Appendix C to Part 154—Guidelines for Determining and Evaluating Required Response Resources for Facility Response Plans

1. Purpose

1.1  The purpose of this appendix is to describe the procedures for identifying response resources to meet the requirements of subpart F of this part. These guidelines will be used by the facility owner or operator in preparing the response plan and by the Captain of the Port (COTP) when reviewing them. Response resources identified in subparts H and I of this part should be selected using the guidelines in section 2 and Table 1 of this appendix.

2. Equipment Operability and Readiness

2.1  All equipment identified in a response plan must be designed to operate in the conditions expected in the facility's geographic area. These conditions vary widely based on location and season. Therefore, it is difficult to identify a single stockpile of response equipment that will function effectively in each geographic location.

2.2  Facilities handling, storing, or transporting oil in more than one operating environment as indicated in Table 1 of this appendix must identify equipment capable of successfully functioning in each operating environment.

2.3  When identifying equipment for response plan credit, a facility owner or operator must consider the inherent limitations in the operability of equipment components and response systems. The criteria in Table 1 of this appendix should be used for evaluating the operability in a given environment. These criteria reflect the general conditions in certain operating areas.

2.3.1  The Coast Guard may require documentation that the boom identified in a response plan meets the criteria in Table 1. Absent acceptable documentation, the Coast Guard may require that the boom be tested to demonstrate that it meets the criteria in Table 1. Testing must be in accordance with ASTM F 715 (incorporated by reference, see §154.106), or other tests approved by the Coast Guard.

2.4  Table 1 of this appendix lists criteria for oil recovery devices and boom. All other equipment necessary to sustain or support response operations in the specified operating environment must be designed to function in the same conditions. For example, boats which deploy or support skimmers or boom must be capable of being safely operated in the significant wave heights listed for the applicable operating environment.

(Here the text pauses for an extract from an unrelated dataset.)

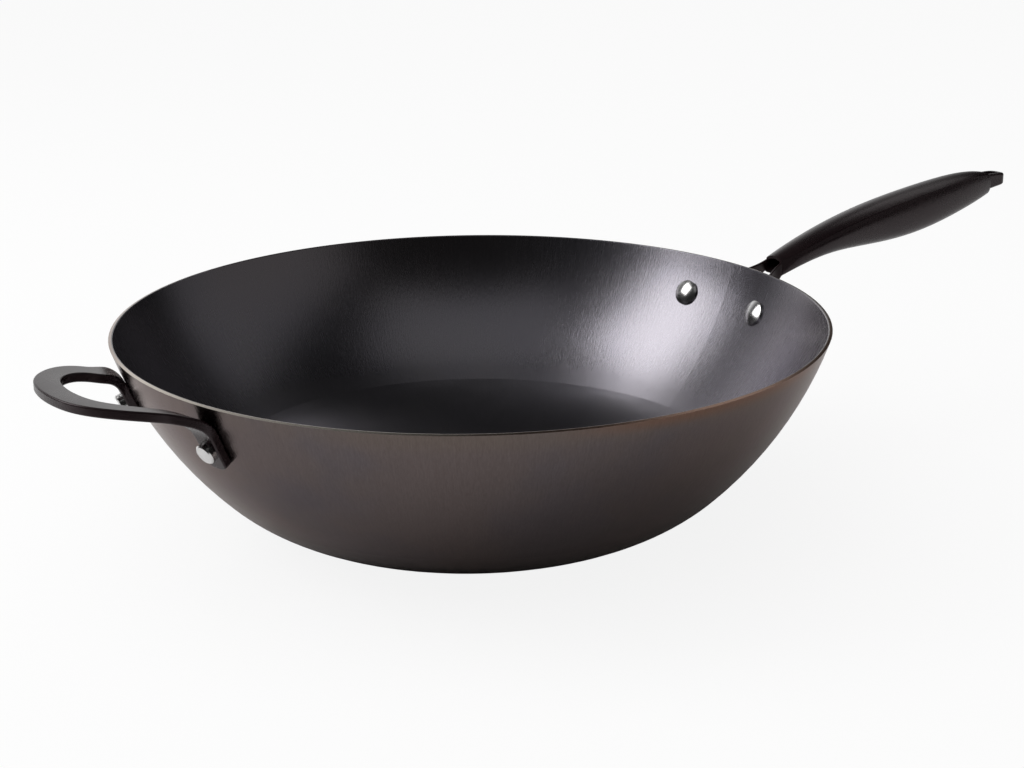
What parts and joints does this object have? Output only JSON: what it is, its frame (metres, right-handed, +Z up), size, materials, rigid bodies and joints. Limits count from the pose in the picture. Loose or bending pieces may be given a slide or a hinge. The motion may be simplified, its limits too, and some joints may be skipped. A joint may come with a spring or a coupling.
{
  "type": "wok",
  "caption": "Flat-bottomed carbon steel wok with a spun bowl, a long hollow steel handle and a short loop handle, both held by rivets.",
  "frame": {"origin": "centre of the flat underside of the bowl's base", "axes": "+Z up along the bowl's axis, +X along the long handle, the loop handle at -X; mirror-symmetric about the XZ plane"},
  "size_m": [0.6241, 0.36, 0.1305],
  "materials": {
    "bowl_steel": "satin, heat-darkened",
    "handle_steel": "satin black",
    "rivet_steel": "polished"
  },
  "bodies": {
    "root": {"bowl": "bowl_steel", "long_handle": "handle_steel", "loop_handle": "handle_steel", "long_handle_rivet_front": "rivet_steel", "long_handle_rivet_back": "rivet_steel", "loop_handle_rivet_front": "rivet_steel", "loop_handle_rivet_back": "rivet_steel"}
  },
  "joints": []
}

2.5  A facility owner or operator must refer to the applicable local contingency plan or ACP, as appropriate, to determine if ice, debris, and weather-related visibility are significant factors in evaluating the operability of equipment. The local contingency plan or ACP will also identify the average temperature ranges expected in the facility's operating area. All equipment identified in a response plan must be designed to operate within those conditions or ranges.

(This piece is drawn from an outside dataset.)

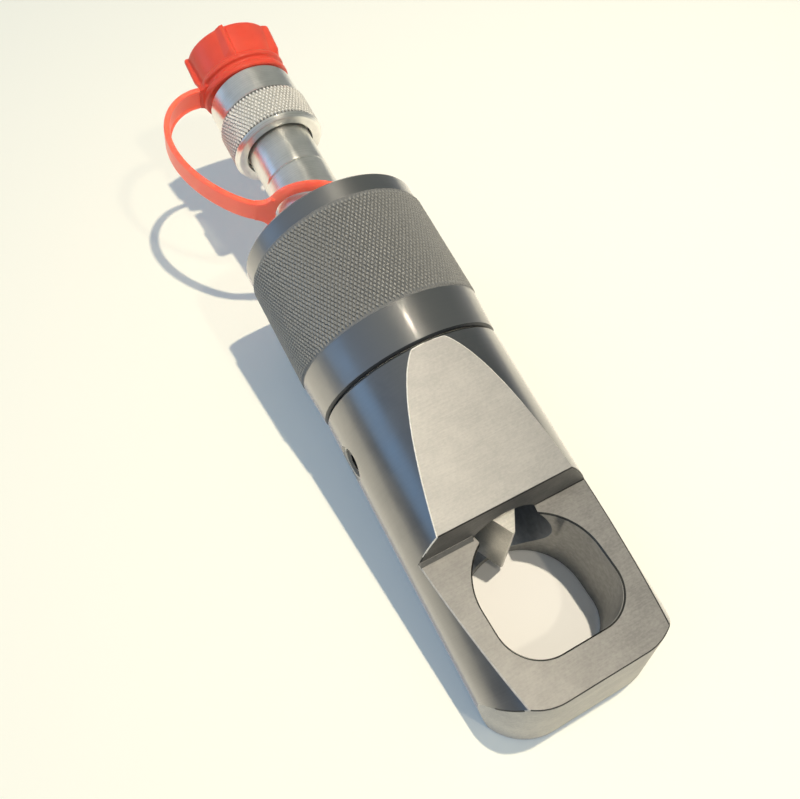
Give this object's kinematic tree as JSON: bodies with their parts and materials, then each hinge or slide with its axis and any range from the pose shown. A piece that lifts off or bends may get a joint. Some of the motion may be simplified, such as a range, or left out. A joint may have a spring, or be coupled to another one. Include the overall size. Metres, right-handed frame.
{
  "type": "hydraulic nut splitter",
  "caption": "Hydraulic nut splitter: a spring-return ram drives a wedge chisel through a closed jaw towards an anvil wall, fed by a quick coupler with a tethered dust cap.",
  "frame": {"origin": "on the jaw's working face, on its middle line, 20 mm behind the foot of the step", "axes": "+Z out of the working face through the jaw, +X along the working face towards the jaw's tip, +Y to the side away from the set screw"},
  "size_m": [0.2667, 0.0721, 0.0828],
  "materials": {
    "head_steel": "black oxide with ground faces",
    "black_oxide": "black oxide, satin",
    "tool_steel": "hardened and ground",
    "bright_steel": "machined",
    "zinc": "bright zinc plate",
    "seal_rubber": "matt",
    "seal_plastic": "matt",
    "cap_plastic": "soft moulded plastic, satin"
  },
  "bodies": {
    "tool": {"head": "head_steel", "cylinder": "black_oxide", "set_screw": "black_oxide", "spring_washer": "bright_steel", "return_spring": "bright_steel", "stem": "zinc", "stem_oring": "seal_rubber", "stem_gasket": "seal_rubber", "coupler_body": "zinc", "collar_ring": "bright_steel", "poppet_spring": "bright_steel", "strap": "cap_plastic", "strap_ring": "cap_plastic"},
    "ram": {"piston": "bright_steel", "wear_ring": "seal_plastic", "piston_seal": "seal_rubber", "backup_ring": "seal_plastic", "chisel": "tool_steel", "chisel_bolt": "black_oxide", "bolt_seal": "seal_rubber"},
    "collar": {"collar": "zinc"},
    "valve": {"poppet": "bright_steel", "poppet_seal": "seal_rubber"},
    "cap": {"dust_cap": "cap_plastic"}
  },
  "joints": [
    {"name": "ram_advance", "type": "slide", "parent": "tool", "child": "ram", "axis": [0.9785, 0, -0.2062], "range_m": [0, 0.024], "stiffness_N_per_m": 4000, "springref_m": -0.012, "deforming": ["return_spring"]},
    {"name": "collar_spin", "type": "hinge", "parent": "tool", "child": "collar", "pos_m": [-0.13887, 0, 0.05304], "axis": [0.9785, 0, -0.2062], "continuous": true},
    {"name": "valve_press", "type": "slide", "parent": "tool", "child": "valve", "axis": [0.9785, 0, -0.2062], "range_m": [0, 0.003], "stiffness_N_per_m": 800, "springref_m": -0.002, "deforming": ["poppet_spring"]},
    {"name": "cap_pull", "type": "slide", "parent": "tool", "child": "cap", "axis": [-0.9785, 0, 0.2062], "range_m": [0, 0.02], "deforming": ["strap"]}
  ]
}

2.6  The requirements of subparts F, G, H and I of this part establish response resource mobilization and response times. The distance of the facility from the storage location of the response resources must be used to determine whether the resources can arrive on scene within the stated time. A facility owner or operator shall include the time for notification, mobilization, and travel time of response resources identified to meet the maximum most probable discharge and Tier 1 worst case discharge response time requirements. For subparts F and G, tier 2 and 3 response resources must be notified and mobilized as necessary to meet the requirements for arrival on scene in accordance with §§154.1045 or 154.1047 of subpart F, or §154.1135 of subpart G, as appropriate. An on water speed of 5 knots and a land speed of 35 miles per hour is assumed unless the facility owner or operator can demonstrate otherwise.

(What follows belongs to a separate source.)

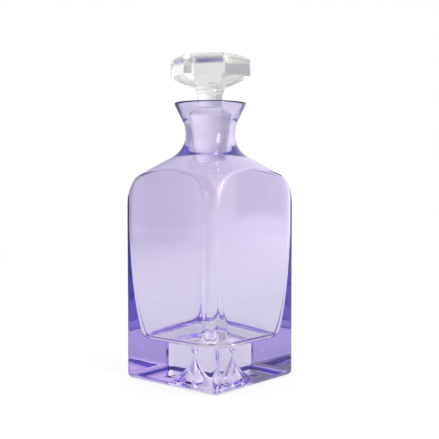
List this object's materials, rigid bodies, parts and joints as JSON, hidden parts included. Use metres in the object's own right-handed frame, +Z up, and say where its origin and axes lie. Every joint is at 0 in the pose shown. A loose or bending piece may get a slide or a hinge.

2.7  For subparts F and G, in identifying equipment, the facility owner or operator shall list the storage location, quantity, and manufacturer's make and model. For oil recovery devices, the effective daily recovery capacity, as determined using section 6 of this appendix must be included. For boom, the overall boom height (draft plus freeboard) should be included. A facility owner or operator is responsible for ensuring that identified boom has compatible connectors.

2.8  For subparts H and I, in identifying equipment, the facility owner or operator shall list the storage location, quantity, and manufacturer's make and model. For boom, the overall boom height (draft plus freeboard) should be included. A facility owner or operator is responsible for ensuring that identified boom has compatible connectors.

3. Determining Response Resources Required for the Average Most Probable Discharge

3.1  A facility owner or operator shall identify sufficient response resources available, through contract or other approved means as described in §154.1028(a), to respond to the average most probable discharge. The equipment must be designed to function in the operating environment at the point of expected use.

3.2  The response resources must include:

3.2.1  1,000 feet of containment boom or two times the length of the largest vessel that regularly conducts oil transfers to or from the facility, whichever is greater, and a means deploying it available at the spill site within 1 hour of the discovery of a spill.

3.2.2  Oil recovery devices with an effective daily recovery capacity equal to the amount of oil discharged in an average most probable discharge or greater available at the facility within 2 hours of the detection of an oil discharge.

3.2.3  Oil storage capacity for recovered oily material indicated in section 9.2 of this appendix.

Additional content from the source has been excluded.